The Regulatory Alignment
Regulators worldwide are moving toward data minimization as a core principle. GDPR's data minimization principle (Article 5(1)(c)) requires that personal data be "adequate, relevant and limited to what is necessary." The CCPA grants consumers the right to know what data is collected and shared. FATF guidance increasingly acknowledges that technological solutions can satisfy compliance requirements without traditional data-sharing patterns.
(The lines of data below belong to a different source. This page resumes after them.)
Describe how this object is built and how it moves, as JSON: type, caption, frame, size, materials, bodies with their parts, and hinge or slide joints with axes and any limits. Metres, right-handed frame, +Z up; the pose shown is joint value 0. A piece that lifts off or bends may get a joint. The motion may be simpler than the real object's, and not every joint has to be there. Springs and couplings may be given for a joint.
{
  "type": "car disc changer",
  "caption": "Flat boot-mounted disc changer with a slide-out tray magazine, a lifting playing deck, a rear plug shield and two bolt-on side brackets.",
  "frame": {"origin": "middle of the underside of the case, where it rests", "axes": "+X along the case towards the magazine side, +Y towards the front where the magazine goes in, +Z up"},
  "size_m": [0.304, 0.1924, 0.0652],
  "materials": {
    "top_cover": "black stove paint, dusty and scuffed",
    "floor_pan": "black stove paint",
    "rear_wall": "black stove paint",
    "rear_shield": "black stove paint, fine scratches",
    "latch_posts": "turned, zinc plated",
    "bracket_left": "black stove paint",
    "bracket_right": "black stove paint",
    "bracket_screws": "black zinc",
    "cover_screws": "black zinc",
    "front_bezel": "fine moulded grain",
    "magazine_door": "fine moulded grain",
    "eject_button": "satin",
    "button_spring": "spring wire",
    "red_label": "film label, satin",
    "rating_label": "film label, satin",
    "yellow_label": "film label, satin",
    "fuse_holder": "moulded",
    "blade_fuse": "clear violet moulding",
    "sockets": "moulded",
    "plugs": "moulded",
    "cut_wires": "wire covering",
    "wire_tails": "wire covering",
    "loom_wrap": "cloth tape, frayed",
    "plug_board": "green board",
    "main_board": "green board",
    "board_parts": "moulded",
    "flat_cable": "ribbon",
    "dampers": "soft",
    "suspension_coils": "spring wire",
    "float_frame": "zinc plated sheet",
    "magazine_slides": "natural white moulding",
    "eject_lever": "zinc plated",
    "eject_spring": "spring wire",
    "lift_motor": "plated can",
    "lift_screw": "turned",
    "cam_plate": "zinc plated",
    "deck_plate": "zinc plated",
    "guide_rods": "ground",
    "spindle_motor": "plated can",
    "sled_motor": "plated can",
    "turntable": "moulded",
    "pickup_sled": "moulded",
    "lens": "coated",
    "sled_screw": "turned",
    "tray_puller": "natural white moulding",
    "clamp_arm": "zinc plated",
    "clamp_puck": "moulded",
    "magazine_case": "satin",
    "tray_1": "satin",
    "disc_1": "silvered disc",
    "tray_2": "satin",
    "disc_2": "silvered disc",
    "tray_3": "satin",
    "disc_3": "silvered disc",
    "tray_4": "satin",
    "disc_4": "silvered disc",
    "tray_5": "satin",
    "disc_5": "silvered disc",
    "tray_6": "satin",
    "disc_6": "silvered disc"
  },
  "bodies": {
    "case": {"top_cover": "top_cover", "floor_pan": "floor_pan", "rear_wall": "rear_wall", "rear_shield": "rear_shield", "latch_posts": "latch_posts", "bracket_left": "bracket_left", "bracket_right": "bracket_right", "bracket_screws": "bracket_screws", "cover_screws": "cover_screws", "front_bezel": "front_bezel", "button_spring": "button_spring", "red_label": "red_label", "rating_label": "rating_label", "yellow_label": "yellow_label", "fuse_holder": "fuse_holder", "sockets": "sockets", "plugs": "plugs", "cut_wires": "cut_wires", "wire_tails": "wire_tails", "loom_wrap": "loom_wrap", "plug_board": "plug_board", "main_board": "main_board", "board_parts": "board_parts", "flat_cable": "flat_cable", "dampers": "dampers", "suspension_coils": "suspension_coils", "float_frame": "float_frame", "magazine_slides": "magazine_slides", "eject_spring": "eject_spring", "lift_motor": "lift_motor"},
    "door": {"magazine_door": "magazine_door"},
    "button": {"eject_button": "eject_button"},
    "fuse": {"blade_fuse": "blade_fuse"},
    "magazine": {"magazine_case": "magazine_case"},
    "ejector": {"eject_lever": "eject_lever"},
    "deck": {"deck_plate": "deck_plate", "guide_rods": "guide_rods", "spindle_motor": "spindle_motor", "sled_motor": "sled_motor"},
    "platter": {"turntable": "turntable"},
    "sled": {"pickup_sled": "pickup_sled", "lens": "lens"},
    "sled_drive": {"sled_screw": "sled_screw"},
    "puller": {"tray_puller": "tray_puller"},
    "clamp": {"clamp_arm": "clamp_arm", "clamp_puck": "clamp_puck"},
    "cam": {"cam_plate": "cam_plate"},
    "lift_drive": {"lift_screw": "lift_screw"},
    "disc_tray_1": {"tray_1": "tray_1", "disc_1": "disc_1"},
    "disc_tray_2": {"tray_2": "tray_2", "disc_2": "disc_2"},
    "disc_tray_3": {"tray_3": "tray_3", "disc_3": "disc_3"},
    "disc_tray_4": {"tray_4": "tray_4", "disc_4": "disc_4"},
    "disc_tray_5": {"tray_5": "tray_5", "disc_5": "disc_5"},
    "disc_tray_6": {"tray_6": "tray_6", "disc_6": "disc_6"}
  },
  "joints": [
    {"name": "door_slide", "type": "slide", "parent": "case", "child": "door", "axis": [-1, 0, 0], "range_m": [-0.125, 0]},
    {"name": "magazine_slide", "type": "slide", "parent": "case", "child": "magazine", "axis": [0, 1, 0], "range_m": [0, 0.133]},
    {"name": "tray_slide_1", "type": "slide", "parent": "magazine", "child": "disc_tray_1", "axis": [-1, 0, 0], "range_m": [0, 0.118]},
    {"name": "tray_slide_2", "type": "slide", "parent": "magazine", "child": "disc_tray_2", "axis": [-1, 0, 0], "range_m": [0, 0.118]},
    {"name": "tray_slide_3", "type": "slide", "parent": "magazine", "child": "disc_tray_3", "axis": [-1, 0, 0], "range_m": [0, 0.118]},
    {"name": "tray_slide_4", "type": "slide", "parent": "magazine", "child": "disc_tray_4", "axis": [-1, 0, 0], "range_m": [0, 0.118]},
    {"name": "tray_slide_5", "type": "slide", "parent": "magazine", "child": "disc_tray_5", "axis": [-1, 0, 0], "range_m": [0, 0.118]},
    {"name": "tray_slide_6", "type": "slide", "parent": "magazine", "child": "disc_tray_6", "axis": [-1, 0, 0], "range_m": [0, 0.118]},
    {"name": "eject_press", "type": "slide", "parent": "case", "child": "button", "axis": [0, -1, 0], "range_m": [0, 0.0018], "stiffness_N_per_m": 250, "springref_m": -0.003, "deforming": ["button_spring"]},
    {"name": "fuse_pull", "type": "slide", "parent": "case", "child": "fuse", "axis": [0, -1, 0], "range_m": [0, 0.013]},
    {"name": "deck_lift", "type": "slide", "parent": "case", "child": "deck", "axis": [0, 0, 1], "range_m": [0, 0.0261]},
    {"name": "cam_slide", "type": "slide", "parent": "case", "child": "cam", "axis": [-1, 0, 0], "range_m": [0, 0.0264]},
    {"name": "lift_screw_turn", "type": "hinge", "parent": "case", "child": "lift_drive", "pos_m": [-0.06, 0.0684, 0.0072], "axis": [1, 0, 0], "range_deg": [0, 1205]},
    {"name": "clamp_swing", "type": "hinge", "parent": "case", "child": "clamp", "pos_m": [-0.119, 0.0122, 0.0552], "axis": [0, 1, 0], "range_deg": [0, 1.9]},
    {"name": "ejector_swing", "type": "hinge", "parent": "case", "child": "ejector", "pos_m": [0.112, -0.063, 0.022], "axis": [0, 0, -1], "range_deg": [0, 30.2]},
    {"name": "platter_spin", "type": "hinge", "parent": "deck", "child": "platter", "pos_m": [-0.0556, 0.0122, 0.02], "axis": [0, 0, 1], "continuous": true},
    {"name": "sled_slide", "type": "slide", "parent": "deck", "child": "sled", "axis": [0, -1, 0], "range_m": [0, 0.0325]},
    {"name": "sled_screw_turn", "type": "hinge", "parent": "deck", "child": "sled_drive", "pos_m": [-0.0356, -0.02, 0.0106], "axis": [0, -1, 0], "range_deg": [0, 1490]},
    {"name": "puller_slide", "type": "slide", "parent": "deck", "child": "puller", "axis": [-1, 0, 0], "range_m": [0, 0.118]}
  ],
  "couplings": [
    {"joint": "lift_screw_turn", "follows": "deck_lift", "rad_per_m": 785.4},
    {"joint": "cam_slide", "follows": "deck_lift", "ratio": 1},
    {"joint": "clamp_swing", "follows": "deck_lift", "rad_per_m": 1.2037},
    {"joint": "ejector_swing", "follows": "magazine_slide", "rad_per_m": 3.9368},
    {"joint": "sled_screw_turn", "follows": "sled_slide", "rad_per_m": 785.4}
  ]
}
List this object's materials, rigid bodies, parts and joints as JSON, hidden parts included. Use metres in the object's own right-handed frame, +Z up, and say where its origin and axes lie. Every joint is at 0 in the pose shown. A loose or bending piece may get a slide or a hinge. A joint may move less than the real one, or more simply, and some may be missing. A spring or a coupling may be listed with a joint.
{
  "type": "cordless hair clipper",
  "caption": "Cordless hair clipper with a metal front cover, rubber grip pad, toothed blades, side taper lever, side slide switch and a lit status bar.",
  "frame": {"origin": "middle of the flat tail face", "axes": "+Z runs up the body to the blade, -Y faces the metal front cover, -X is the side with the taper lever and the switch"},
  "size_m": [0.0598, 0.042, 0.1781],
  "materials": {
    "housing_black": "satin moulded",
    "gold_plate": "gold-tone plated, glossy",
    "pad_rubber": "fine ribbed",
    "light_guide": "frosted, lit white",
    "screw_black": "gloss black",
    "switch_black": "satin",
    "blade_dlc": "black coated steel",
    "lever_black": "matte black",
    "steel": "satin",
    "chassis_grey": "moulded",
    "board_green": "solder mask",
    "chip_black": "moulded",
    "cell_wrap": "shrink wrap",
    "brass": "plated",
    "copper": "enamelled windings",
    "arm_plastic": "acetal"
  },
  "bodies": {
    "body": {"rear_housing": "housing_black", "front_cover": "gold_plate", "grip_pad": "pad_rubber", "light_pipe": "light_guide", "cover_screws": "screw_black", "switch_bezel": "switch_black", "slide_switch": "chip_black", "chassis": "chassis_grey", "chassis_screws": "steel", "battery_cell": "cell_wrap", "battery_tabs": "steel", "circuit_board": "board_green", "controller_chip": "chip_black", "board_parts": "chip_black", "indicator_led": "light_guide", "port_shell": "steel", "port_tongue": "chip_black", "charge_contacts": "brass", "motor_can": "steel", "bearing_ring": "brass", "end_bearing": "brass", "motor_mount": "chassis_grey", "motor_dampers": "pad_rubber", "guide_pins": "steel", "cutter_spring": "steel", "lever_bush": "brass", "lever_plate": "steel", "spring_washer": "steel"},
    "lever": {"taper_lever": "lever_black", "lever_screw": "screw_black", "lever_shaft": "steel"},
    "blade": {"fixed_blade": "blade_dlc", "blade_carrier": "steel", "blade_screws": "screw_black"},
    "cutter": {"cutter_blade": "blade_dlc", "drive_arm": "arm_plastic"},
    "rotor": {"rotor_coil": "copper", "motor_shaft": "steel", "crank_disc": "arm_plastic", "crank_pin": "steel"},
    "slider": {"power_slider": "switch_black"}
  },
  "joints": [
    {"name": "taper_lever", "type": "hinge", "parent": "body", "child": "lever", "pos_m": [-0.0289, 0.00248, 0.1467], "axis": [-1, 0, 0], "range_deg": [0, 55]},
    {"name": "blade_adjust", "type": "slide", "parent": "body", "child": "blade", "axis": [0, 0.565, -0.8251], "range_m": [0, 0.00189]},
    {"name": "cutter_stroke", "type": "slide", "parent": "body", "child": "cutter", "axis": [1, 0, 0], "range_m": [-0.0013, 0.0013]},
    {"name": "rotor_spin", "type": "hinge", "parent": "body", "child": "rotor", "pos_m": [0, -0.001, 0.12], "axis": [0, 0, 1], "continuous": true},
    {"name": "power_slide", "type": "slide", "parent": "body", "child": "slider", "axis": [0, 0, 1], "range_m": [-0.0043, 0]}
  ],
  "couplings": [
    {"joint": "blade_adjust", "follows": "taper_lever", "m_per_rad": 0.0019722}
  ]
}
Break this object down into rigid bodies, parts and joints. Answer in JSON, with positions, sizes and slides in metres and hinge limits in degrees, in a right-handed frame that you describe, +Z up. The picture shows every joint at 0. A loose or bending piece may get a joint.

Encrypted validation is the technical realization of data minimization in compliance. The data necessary for the computation is present — in encrypted form. The data is adequate for the compliance check — because FHE produces mathematically identical results. The data shared externally is limited to what is necessary — the proof of compliance, not the underlying personal data. Every regulatory principle around data minimization is not just satisfied but technically enforced.
The Fundamental Shift
For decades, validation and data access have been synonymous in banking. To validate was to see. To screen was to read. To score was to analyze plaintext attributes. This synonymy was not a design choice — it was a technological limitation. The mathematics to compute on encrypted data did not exist, and then they did exist but were too slow, and then they were fast enough but not proven in financial applications.
Those barriers are gone. H33-Wire-Proof processes encrypted compliance operations at the speed financial services demands, with the accuracy financial regulations require, and with the proof infrastructure financial auditors and regulators need. The result is provable. The data was never readable. This is not an incremental improvement to existing compliance architecture. It is the elimination of the core assumption — that validation requires data access — on which the entire compliance data-sharing model was built.
Banks can validate without seeing. The proof is verifiable. The data is protected by mathematical impossibility, not operational policy. The compliance outcome is identical. The data exposure is zero. That is the shift. It is not coming. It is here.